**DIRECTIONS**
Return the number of lines that contain the word "joints", and return nothing else.

**SUPPLIED ENTRIES**
★ ★ ★ ★ ★
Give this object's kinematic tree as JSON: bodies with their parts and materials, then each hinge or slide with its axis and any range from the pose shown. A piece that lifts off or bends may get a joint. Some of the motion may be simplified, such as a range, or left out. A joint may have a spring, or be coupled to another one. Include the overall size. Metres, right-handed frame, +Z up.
★ ★ ★ ★ ★
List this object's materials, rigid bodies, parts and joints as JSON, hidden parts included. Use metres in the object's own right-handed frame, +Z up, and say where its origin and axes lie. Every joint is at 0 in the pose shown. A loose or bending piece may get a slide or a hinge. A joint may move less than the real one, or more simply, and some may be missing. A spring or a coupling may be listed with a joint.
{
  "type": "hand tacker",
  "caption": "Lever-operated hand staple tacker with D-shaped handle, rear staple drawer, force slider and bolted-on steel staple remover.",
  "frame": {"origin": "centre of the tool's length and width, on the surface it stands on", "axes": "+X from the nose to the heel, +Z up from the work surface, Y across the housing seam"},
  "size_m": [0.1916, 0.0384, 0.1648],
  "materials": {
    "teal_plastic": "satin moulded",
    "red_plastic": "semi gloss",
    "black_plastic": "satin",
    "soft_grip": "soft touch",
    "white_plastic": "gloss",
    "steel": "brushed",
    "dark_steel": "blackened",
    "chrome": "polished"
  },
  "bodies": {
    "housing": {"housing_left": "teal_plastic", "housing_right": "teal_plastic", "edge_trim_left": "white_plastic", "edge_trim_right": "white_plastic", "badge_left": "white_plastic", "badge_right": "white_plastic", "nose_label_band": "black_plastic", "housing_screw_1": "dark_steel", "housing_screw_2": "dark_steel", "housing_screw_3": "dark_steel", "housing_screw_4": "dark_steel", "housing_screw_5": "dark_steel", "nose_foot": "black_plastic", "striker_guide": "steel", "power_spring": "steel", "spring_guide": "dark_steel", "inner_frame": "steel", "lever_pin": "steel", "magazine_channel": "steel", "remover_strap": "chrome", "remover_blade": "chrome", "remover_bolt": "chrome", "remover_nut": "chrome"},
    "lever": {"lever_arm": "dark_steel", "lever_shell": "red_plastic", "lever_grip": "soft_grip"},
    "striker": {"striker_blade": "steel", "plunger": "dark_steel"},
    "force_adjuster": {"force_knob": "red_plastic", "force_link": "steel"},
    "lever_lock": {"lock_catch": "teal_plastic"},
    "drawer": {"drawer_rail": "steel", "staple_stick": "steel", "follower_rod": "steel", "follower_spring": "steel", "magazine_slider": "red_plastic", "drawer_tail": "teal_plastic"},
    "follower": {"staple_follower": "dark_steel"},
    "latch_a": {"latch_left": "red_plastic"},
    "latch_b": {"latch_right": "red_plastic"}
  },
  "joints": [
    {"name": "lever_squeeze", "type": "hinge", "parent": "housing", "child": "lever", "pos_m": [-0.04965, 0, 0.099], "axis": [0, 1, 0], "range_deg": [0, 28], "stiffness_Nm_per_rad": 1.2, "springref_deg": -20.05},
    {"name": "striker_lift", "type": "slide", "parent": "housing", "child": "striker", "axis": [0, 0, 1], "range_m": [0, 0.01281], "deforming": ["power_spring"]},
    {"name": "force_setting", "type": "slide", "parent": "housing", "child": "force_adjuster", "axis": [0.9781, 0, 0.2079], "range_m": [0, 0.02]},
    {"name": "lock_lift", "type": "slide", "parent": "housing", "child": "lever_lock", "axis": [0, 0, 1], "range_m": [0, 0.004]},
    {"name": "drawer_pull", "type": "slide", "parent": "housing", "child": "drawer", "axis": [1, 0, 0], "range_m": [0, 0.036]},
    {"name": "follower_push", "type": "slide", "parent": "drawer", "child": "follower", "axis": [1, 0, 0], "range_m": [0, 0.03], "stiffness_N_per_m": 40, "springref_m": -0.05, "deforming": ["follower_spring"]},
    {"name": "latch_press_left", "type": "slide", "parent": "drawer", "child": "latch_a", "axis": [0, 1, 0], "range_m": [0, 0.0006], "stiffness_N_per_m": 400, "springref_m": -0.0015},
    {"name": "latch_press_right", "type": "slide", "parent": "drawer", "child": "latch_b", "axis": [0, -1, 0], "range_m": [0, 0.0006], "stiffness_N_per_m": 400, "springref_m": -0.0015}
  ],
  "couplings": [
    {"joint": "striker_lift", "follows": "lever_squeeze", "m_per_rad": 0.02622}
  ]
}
★ ★ ★ ★ ★
**ANSWER TO THIS TASK**
2